The players seem to like to look and talk like gangsters. Time to be one.
Will the fans hate your guts for it? Of course. We hated the baseball players. We stayed away for a few years. But we got over it. Baseball ain't dead, and football is an even tougher sonofabitch to kill.
You aren't doing this to be liked, you are doing it so guys don't have to perform like league stars for a mere 10% of free market value.
It may well push out some of the small market "mom-and-pop" owners like Wilson, Bidwell, Brown, and Richardson, among others.
To which I say: "Good!"
Bring in more Mikhail Prokhorofs. Dudes who can buy an NFL team for $800 million, run it as an annual loss-leader for nothing more than the celebrity pussy and global entertainment purposes, and not even blink.
You know, these football teams do not HAVE to be profitable on their own. I mean, they DO if it's your only business your family has ever run. But not if you are a billionaire.
As a players union, your mission should be to drive these old cranks out of the league at all costs. You can't say that publicly, but that's your mission. An owner who thinks as small mindedly as Mike Brown of the Bengals, deserves no sympathy from you. Anybody who is ready to run a still viable near-franchise QB out of the league, simply because he doesn't want to acquiesce to a trade, is god-damned insane!
So what did Major League Baseball owners do after the union fucked them up sideways back in 1994?
Well, you haven't heard more than a peep from them since about "taking their league back" like Jerry Richardson recently did, now have you?
Baseball decided there's just no way you can keep the Yankees from spending lots of money on a really good team, and it's probably bad business to even try. So they taxed the rich teams so steeply, they thought for sure it would "reel them in" a bit.
It didn't.
But it did make for a huge re-distributive windfall for the poor teams, who may still suck for the most part, but they aren't going bankrupt. And now, they seem to be finding out creative ways to compete with younger and cheaper players.
And when Vernon Wells somehow ends up making $26 million dollars, everyone can just write it off and shrug: "Oh well, seemed to make sense, at the time."
All this, in a sport where it's relatively easy to spot, pay, and then plug-in the best players at each position.
The NFL is a much more mysterious sport, where talent is hidden behind many layers of camoflage (scheme, injuries, teammates) and each player piece needs to fit more precisely and co-exist peacefully with their team.
Championship contending NFL teams are like summer thunderstorms, popping up and forming seemingly out of nowhere. A vast payroll disparity would have even less effect than it does in baseball.
Mind you, all of this that I have laid out, is not necessarily what I WANT to happen. I would rather have a peaceful 2011 season, and a reasonable revenue split.
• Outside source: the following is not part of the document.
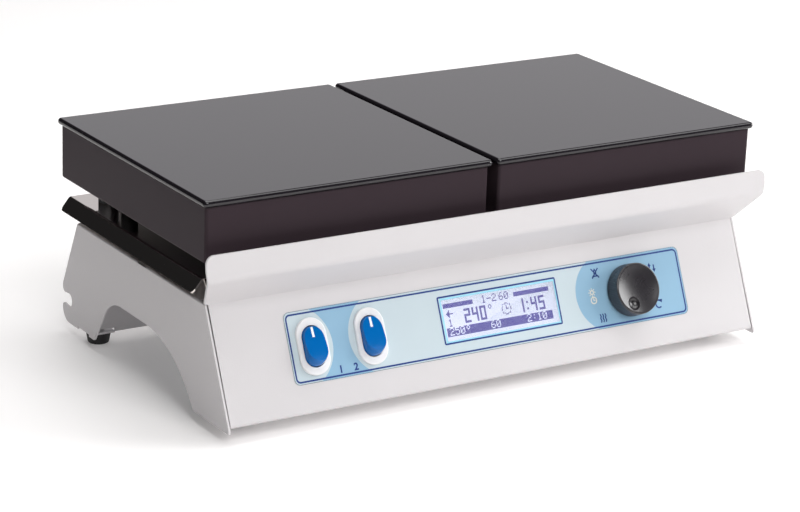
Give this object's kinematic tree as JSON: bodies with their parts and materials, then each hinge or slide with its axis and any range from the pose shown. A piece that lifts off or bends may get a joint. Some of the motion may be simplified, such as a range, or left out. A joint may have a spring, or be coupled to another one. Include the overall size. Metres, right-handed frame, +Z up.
{
  "type": "hot plate",
  "caption": "Bench hot plate with two square black glass-ceramic heating zones over a mirror heat shield, on a light grey sheet-metal body with leaning front controls.",
  "frame": {"origin": "on the bench plane under the middle of the overall footprint", "axes": "+X to the operator's right, +Y to the back, +Z up"},
  "size_m": [0.378, 0.2069, 0.133],
  "materials": {
    "powder_coat": "fine satin powder coat, light grey",
    "dark_enamel": "dark enamel, low gloss",
    "polished_steel": "mirror-polished stainless steel",
    "zinc_steel": "zinc-plated steel",
    "glass_ceramic": "black glass-ceramic, polished",
    "silicone": "black silicone",
    "black_rubber": "matt black rubber",
    "ceramic_fibre": "pressed fibre, matt",
    "heating_alloy": "oxidised resistance strip",
    "steatite": "cream steatite",
    "label_film": "printed polyester film, semi-gloss",
    "clear_pane": "clear acrylic",
    "display_glass": "dot-matrix display, lavender ground",
    "circuit_board": "green solder mask",
    "white_plastic": "white moulded nylon",
    "blue_plastic": "translucent blue polycarbonate",
    "knob_plastic": "black, satin face and ribbed side",
    "black_plastic": "black moulded plastic",
    "grey_plastic": "grey moulded plastic",
    "brass": "bare brass",
    "lead_sleeve": "heat-proof braided sleeve"
  },
  "bodies": {
    "base": {"left_side_plate": "powder_coat", "right_side_plate": "powder_coat", "deck": "powder_coat", "rear_panel": "powder_coat", "bottom_pan": "zinc_steel", "front_panel": "powder_coat", "heat_shield": "polished_steel", "foot_front_left": "black_rubber", "foot_front_right": "black_rubber", "foot_rear_left": "black_rubber", "foot_rear_right": "black_rubber", "foot_screws": "zinc_steel", "shield_spacers": "zinc_steel", "section_posts": "zinc_steel", "section_bolts": "zinc_steel", "glass_a": "glass_ceramic", "glass_b": "glass_ceramic", "skirt_a": "dark_enamel", "skirt_b": "dark_enamel", "base_a": "dark_enamel", "base_b": "dark_enamel", "seals": "silicone", "dishes": "zinc_steel", "insulation": "ceramic_fibre", "heating_ribbons": "heating_alloy", "limiters": "steatite", "heater_springs": "zinc_steel", "control_label": "label_film", "display_window": "clear_pane", "display_panel": "display_glass", "display_frame": "zinc_steel", "display_board": "circuit_board", "display_spacers": "white_plastic", "control_board": "circuit_board", "board_posts": "zinc_steel", "switch_bodies": "white_plastic", "switch_terminals": "brass", "encoder_body": "zinc_steel", "encoder_nut": "brass", "mains_inlet": "black_plastic", "inlet_pins": "brass", "power_board": "circuit_board", "transformer": "black_plastic", "capacitors": "black_plastic", "terminal_block": "grey_plastic", "terminal_screws": "zinc_steel", "relays": "grey_plastic", "mains_leads": "lead_sleeve", "heater_leads": "lead_sleeve", "lead_bushes": "black_plastic", "ribbon_cable": "grey_plastic", "earth_stud": "brass"},
    "rocker_a": {"rocker_a": "blue_plastic"},
    "rocker_b": {"rocker_b": "blue_plastic"},
    "rotor": {"encoder_rotor": "grey_plastic"},
    "knob": {"encoder_shaft": "zinc_steel", "knob": "knob_plastic"},
    "drawer": {"fuse_drawer": "black_plastic", "fuses": "steatite"}
  },
  "joints": [
    {"name": "rocker_a_tilt", "type": "hinge", "parent": "base", "child": "rocker_a", "pos_m": [-0.1205, -0.08812, 0.04306], "axis": [1, 0, 0], "range_deg": [0, 25.5]},
    {"name": "rocker_b_tilt", "type": "hinge", "parent": "base", "child": "rocker_b", "pos_m": [-0.0832, -0.08812, 0.04306], "axis": [1, 0, 0], "range_deg": [0, 25.5]},
    {"name": "knob_turn", "type": "hinge", "parent": "base", "child": "rotor", "pos_m": [0.0945, -0.08769, 0.04254], "axis": [0, -0.9114, 0.4115], "continuous": true},
    {"name": "knob_press", "type": "slide", "parent": "rotor", "child": "knob", "axis": [0, 0.9114, -0.4115], "range_m": [0, 0.0005], "stiffness_N_per_m": 10000},
    {"name": "drawer_pull", "type": "slide", "parent": "base", "child": "drawer", "axis": [0, 1, 0], "range_m": [0, 0.012]}
  ]
}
I'm just saying that if I was advising the players, this is exactly what I would tell them.
So far, I think the owners, fans, and media have underestimated these current players. Waiting and waiting for them to fold, we're suddenly crossing off significant chunks of the 2011 season.
If the players cave this weekend, and sign the owners' arrogant deal they tossed at them out the window of their learjets on Thursday night, then that's on them.
I sure wouldn't do it. But it's their league. Their careers. And their moment.